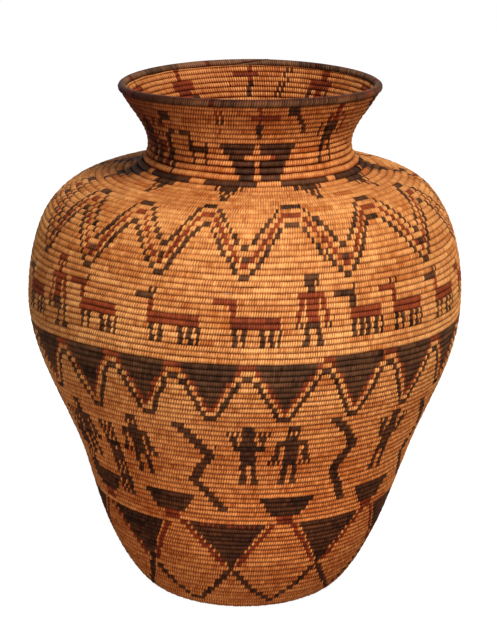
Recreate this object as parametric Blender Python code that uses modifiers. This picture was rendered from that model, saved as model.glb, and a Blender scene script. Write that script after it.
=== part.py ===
"""Coiled storage olla, a tall round basket with a narrow neck.

One coil, a bundle of three willow rods, winds from a start knot in the middle of the
base up to the rim, and each turn is sewn to the turn below it. The wall has no other
frame. Each object here is the stretch of sewn coil between two places where the wall
changes its slope, with a rib for each turn of the coil. The last turn is shown as it is
made: three rods in their sewing.

Metres, +Z up, with the origin under the middle of the base.
"""

import math

import bpy
from mathutils import Vector
from mathutils.geometry import interpolate_bezier

# Coil and seams
coil_pitch = 0.006
rib_depth = 0.0015
wall_thickness = 0.0065
seam_gap = 0.0003
merge_distance = 0.00005

# Base
start_knot_radius = 0.009
base_radius = 0.073

# Outer surface of the wall: how far each stretch spreads or draws in, and how far it rises
heel_spread = 0.035
heel_rise = 0.015
lower_wall_spread = 0.0295
lower_wall_rise = 0.0505
middle_wall_spread = 0.0325
middle_wall_rise = 0.0945
upper_wall_spread = 0.0368
upper_wall_rise = 0.090
belly_spread = 0.0107
belly_rise = 0.059
shoulder_turn_draw = 0.0075
shoulder_turn_rise = 0.0585
shoulder_draw = 0.044
shoulder_rise = 0.0588
neck_root_draw = 0.038
neck_root_rise = 0.0105
neck_waist_draw = 0.027
neck_waist_rise = 0.0262
neck_flare_spread = 0.015
neck_flare_rise = 0.0357
rim_seat_spread = 0.0112
rim_seat_rise = 0.0188

# Rim turn
rim_coil_diameter = 0.0068
rim_splint_thickness = 0.0007
rim_end_gap_degrees = 5

# Slope of the wall at the top of each stretch, in degrees from level, upright at 90
base_slope = 0
heel_slope = 50
lower_wall_slope = 66
middle_wall_slope = 70
upper_wall_slope = 71
belly_slope = 90
shoulder_turn_slope = 105
shoulder_slope = 156
neck_root_slope = 172
neck_waist_slope = 88
neck_flare_slope = 56
rim_seat_slope = 63

# Roundness
turn_steps = 28
rim_steps = 40
rim_sides = 8
degrees_per_outline_point = 18
sharp_edge_degrees = 35
measuring_points = 9

# Colours, as linear red, green and blue
willow_colour = (0.58, 0.20, 0.055, 1)
dark_sewing_colour = (0.055, 0.022, 0.012, 1)
peeled_rod_colour = (0.62, 0.36, 0.16, 1)
sewn_roughness = 0.62
rod_roughness = 0.7


def next_station(below, spread, rise, slope):
    """The place on the wall's outer surface at the top of a stretch: its point and slope."""
    point, _ = below
    return point + Vector((spread, 0, rise)), math.radians(slope)


def along(slope):
    """Unit vector that climbs the wall."""
    return Vector((math.cos(slope), 0, math.sin(slope)))


def inward(slope):
    """Unit vector from the wall's outer surface into the basket."""
    return Vector((-math.sin(slope), 0, math.cos(slope)))


knot_edge = Vector((start_knot_radius, 0, 0)), math.radians(base_slope)
base_edge = Vector((base_radius, 0, 0)), math.radians(base_slope)
heel = next_station(base_edge, heel_spread, heel_rise, heel_slope)
lower_wall = next_station(heel, lower_wall_spread, lower_wall_rise, lower_wall_slope)
middle_wall = next_station(lower_wall, middle_wall_spread, middle_wall_rise, middle_wall_slope)
upper_wall = next_station(middle_wall, upper_wall_spread, upper_wall_rise, upper_wall_slope)
belly = next_station(upper_wall, belly_spread, belly_rise, belly_slope)
shoulder_turn = next_station(belly, -shoulder_turn_draw, shoulder_turn_rise, shoulder_turn_slope)
shoulder = next_station(shoulder_turn, -shoulder_draw, shoulder_rise, shoulder_slope)
neck_root = next_station(shoulder, -neck_root_draw, neck_root_rise, neck_root_slope)
neck_waist = next_station(neck_root, -neck_waist_draw, neck_waist_rise, neck_waist_slope)
neck_flare = next_station(neck_waist, neck_flare_spread, neck_flare_rise, neck_flare_slope)
rim_seat = next_station(neck_flare, rim_seat_spread, rim_seat_rise, rim_seat_slope)

# Each stretch of coil runs from one place on the wall to the next. The base stands flat,
# so its underside has no ribs. The mouth shows the ribs inside the neck as well.
stretches = (
    ("heel_coils", base_edge, heel),
    ("lower_wall_coils", heel, lower_wall),
    ("middle_wall_coils", lower_wall, middle_wall),
    ("upper_wall_coils", middle_wall, upper_wall),
    ("belly_coils", upper_wall, belly),
    ("shoulder_turn_coils", belly, shoulder_turn),
    ("shoulder_coils", shoulder_turn, shoulder),
    ("neck_root_coils", shoulder, neck_root),
)
mouth_stretches = (
    ("neck_waist_coils", neck_root, neck_waist),
    ("neck_flare_coils", neck_waist, neck_flare),
    ("rim_seat_coils", neck_flare, rim_seat),
)


def clear_scene():
    for old in list(bpy.data.objects):
        bpy.data.objects.remove(old, do_unlink=True)


def new_material(name, colour, roughness):
    material = bpy.data.materials.new(name)
    material.use_nodes = True
    shader = material.node_tree.nodes["Principled BSDF"]
    shader.inputs["Base Color"].default_value = colour
    shader.inputs["Roughness"].default_value = roughness
    shader.inputs["Metallic"].default_value = 0
    return material


def add_to_basket(piece, colour, roughness):
    """Move a piece to the basket's collection and give it a material of its own."""
    for holder in list(piece.users_collection):
        holder.objects.unlink(piece)
    basket.objects.link(piece)
    piece.data.materials.append(new_material(piece.name, colour, roughness))


def wall_curve(start, end, count):
    """Points and slopes up the wall's outer surface between two stations.

    The surface is one cubic with the slope of each station at its ends. Its handles are
    those of a circular arc with the same turn.
    """
    start_point, start_slope = start
    end_point, end_slope = end
    turn = abs(end_slope - start_slope)
    handle = (end_point - start_point).length / (3 * math.cos(turn / 4) ** 2)
    points = interpolate_bezier(
        start_point,
        start_point + along(start_slope) * handle,
        end_point - along(end_slope) * handle,
        end_point,
        count,
    )
    slopes = [start_slope]
    for before, after in zip(points, points[2:]):
        chord = after - before
        slopes.append(math.atan2(chord.z, chord.x))
    slopes.append(end_slope)
    return list(zip(points, slopes))


def end_half_a_seam_short(side, start, end):
    """Draw in the two ends of a side of the wall, so that neighbours don't touch."""
    side[0] = side[0] + along(start[1]) * seam_gap / 2
    side[-1] = side[-1] - along(end[1]) * seam_gap / 2
    return side


def smooth_side(start, end, depth):
    """Points up a side of the wall that lies this deep behind its outer surface."""
    turn = abs(end[1] - start[1])
    count = 2 + math.ceil(math.degrees(turn) / degrees_per_outline_point)
    side = [point + inward(slope) * depth for point, slope in wall_curve(start, end, count)]
    return end_half_a_seam_short(side, start, end)


def ribbed_side(start, end, crest_depth, valley_depth):
    """Points up a side with a rib for each turn of coil, and a valley at both ends."""
    measured = [point for point, _ in wall_curve(start, end, measuring_points)]
    length = sum((after - before).length for before, after in zip(measured, measured[1:]))
    ribs = max(1, round(length / coil_pitch))
    side = []
    for index, (point, slope) in enumerate(wall_curve(start, end, 2 * ribs + 1)):
        depth = crest_depth if index % 2 else valley_depth
        side.append(point + inward(slope) * depth)
    return end_half_a_seam_short(side, start, end)


def outline_mesh(name, points):
    """A closed loop of edges through the points."""
    mesh = bpy.data.meshes.new(name)
    edges = [(index, (index + 1) % len(points)) for index in range(len(points))]
    mesh.from_pydata(points, edges, [])
    return mesh


def turn_about_z(piece, degrees, steps):
    """Sweep the piece's outline round the basket's axis."""
    screw = piece.modifiers.new("turn", "SCREW")
    screw.axis = "Z"
    screw.angle = math.radians(degrees)
    screw.steps = steps
    screw.render_steps = steps
    screw.use_merge_vertices = True
    screw.merge_threshold = merge_distance
    screw.use_smooth_shade = True


def make_start_knot():
    """The tight first turn, where the coil begins."""
    bpy.ops.mesh.primitive_cylinder_add(
        vertices=turn_steps,
        radius=start_knot_radius - seam_gap / 2,
        depth=wall_thickness,
        location=(0, 0, wall_thickness / 2),
    )
    knot = bpy.context.object
    knot.name = "start_knot"
    add_to_basket(knot, willow_colour, sewn_roughness)


def make_ring(name, outer, inner):
    """A ring of wall between an outer and an inner side, smooth round and crisp at its ribs."""
    profile = bpy.data.objects.new(name, outline_mesh(name, outer[::-1] + inner))
    bpy.context.scene.collection.objects.link(profile)
    turn_about_z(profile, 360, turn_steps)
    evaluated = profile.evaluated_get(bpy.context.evaluated_depsgraph_get())
    ring = bpy.data.meshes.new_from_object(evaluated)
    bpy.data.objects.remove(profile)
    ring.set_sharp_from_angle(angle=math.radians(sharp_edge_degrees))
    add_to_basket(bpy.data.objects.new(name, ring), willow_colour, sewn_roughness)


def make_base():
    """The flat turns between the start knot and the heel."""
    underside = smooth_side(knot_edge, base_edge, 0)
    top = smooth_side(knot_edge, base_edge, wall_thickness)
    make_ring("base_coils", underside, top)


def make_stretch(name, start, end, ribs_inside):
    """Turns of sewn coil between two stations, as one ring of wall."""
    outer = ribbed_side(start, end, 0, rib_depth)
    if ribs_inside:
        inner = ribbed_side(start, end, wall_thickness, wall_thickness - rib_depth)
    else:
        inner = smooth_side(start, end, wall_thickness)
    make_ring(name, outer, inner)


def rim_centre():
    """Centre of the rim turn's section: on the wall's middle line, clear of its edge."""
    seat_point, seat_slope = rim_seat
    middle = seat_point + inward(seat_slope) * wall_thickness / 2
    return middle + along(seat_slope) * (rim_coil_diameter + seam_gap) / 2


def make_rim_sewing():
    """The dark sewing round the last turn, a thin sleeve that is open at its two ends."""
    centre = rim_centre()
    section = []
    for side in range(rim_sides):
        angle = math.tau * side / rim_sides
        spoke = Vector((math.cos(angle), 0, -math.sin(angle)))
        section.append(centre + spoke * rim_coil_diameter / 2)
    piece = bpy.data.objects.new("rim_sewing", outline_mesh("rim_sewing", section))
    piece.rotation_euler.z = math.radians(90 + rim_end_gap_degrees / 2)
    turn_about_z(piece, 360 - rim_end_gap_degrees, rim_steps)
    skin = piece.modifiers.new("splint", "SOLIDIFY")
    skin.thickness = rim_splint_thickness
    skin.offset = -1
    skin.use_even_offset = True
    add_to_basket(piece, dark_sewing_colour, sewn_roughness)


def make_rim_rods():
    """Three rods in a triangle, as thick as their sewing lets them be."""
    bore_radius = rim_coil_diameter / 2 * math.cos(math.pi / rim_sides) - rim_splint_thickness
    triangle_radius = (bore_radius - seam_gap / 2) / (1 + math.sin(math.radians(60)))
    rod_radius = triangle_radius * math.sin(math.radians(60)) - seam_gap / 2
    centre = rim_centre()
    for number, name in enumerate(("rim_rod_upper", "rim_rod_inner", "rim_rod_outer")):
        angle = math.radians(90 + 120 * number)
        middle = centre + Vector((math.cos(angle), 0, math.sin(angle))) * triangle_radius
        curve = bpy.data.curves.new(name, "CURVE")
        curve.dimensions = "3D"
        curve.bevel_depth = rod_radius
        curve.bevel_resolution = 1
        curve.use_fill_caps = True
        path = curve.splines.new("POLY")
        path.points.add(rim_steps)
        for step, point in enumerate(path.points):
            share = step / rim_steps
            turned = math.radians(90 + rim_end_gap_degrees / 2 + share * (360 - rim_end_gap_degrees))
            point.co = (middle.x * math.cos(turned), middle.x * math.sin(turned), middle.z, 1)
        rod = bpy.data.objects.new(name, curve)
        add_to_basket(rod, peeled_rod_colour, rod_roughness)


clear_scene()
basket = bpy.data.collections.new("storage_olla")
bpy.context.scene.collection.children.link(basket)
make_start_knot()
make_base()
for stretch_name, lower_end, upper_end in stretches:
    make_stretch(stretch_name, lower_end, upper_end, ribs_inside=False)
for stretch_name, lower_end, upper_end in mouth_stretches:
    make_stretch(stretch_name, lower_end, upper_end, ribs_inside=True)
make_rim_sewing()
make_rim_rods()
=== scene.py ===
# %% [markdown]
# # A coiled storage olla
# The real basket is one coil. Three peeled willow rods lie in a triangle and wind up from
# the middle of the base, and a flat splint sews each turn to the turn below it. The plain
# model that is loaded here has the wall's true outline, as rings with a level rib for each
# turn. This lesson winds the coil over it, sews more than forty thousand stitches, and
# picks the splint of each one.

# %% Load the plain model
import math

import bpy
import numpy as np
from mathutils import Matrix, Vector
from mathutils.geometry import interpolate_bezier


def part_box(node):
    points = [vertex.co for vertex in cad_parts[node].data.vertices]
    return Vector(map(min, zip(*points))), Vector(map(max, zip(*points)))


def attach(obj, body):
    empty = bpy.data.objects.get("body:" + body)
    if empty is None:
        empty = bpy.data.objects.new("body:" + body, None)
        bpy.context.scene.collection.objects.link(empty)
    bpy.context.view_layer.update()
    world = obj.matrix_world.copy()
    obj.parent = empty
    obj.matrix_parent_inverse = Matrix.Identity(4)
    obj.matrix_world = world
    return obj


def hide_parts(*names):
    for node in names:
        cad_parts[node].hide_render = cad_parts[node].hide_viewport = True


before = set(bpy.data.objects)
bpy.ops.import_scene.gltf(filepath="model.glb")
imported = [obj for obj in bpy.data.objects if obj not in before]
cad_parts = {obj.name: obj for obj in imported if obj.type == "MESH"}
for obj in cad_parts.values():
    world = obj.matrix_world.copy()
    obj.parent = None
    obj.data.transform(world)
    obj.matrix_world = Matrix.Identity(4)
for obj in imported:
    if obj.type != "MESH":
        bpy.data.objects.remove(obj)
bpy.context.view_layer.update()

mm = 0.001

# %% [markdown]
# Two jobs come up again and again: an object is put in the scene, and what its modifier or
# its curve makes is taken as a plain mesh.

# %% Objects and meshes


def new_object(name, data):
    """A new object in the scene."""
    made = bpy.data.objects.new(name, data)
    bpy.context.scene.collection.objects.link(made)
    return made


def made_mesh(maker):
    """The mesh that an object's modifier or curve makes. The object itself isn't kept."""
    depsgraph = bpy.context.evaluated_depsgraph_get()
    mesh = bpy.data.meshes.new_from_object(maker.evaluated_get(depsgraph))
    bpy.data.objects.remove(maker)
    return mesh


# %% [markdown]
# ## The camera
# The photograph looks down on the basket by about 16 degrees from four basket heights away,
# so the lens is long. The camera comes first, because everything is judged through it.

# %% Camera
degrees_down = 16.11
camera_data = bpy.data.cameras.new("camera")
camera_data.sensor_width = 36
camera_data.lens = 117
camera_data.clip_end = 20
camera = new_object("camera", camera_data)
camera.location = (7.0 * mm, -2026.5 * mm, 863.2 * mm)
camera.rotation_euler = (math.radians(90 - degrees_down), 0, 0)
bpy.context.scene.camera = camera
print("camera looks down by", degrees_down, "degrees")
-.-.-
## [What is needed]
Give the number of lines above in which the word "None" occurs, with nothing else.

## [Right answer]
3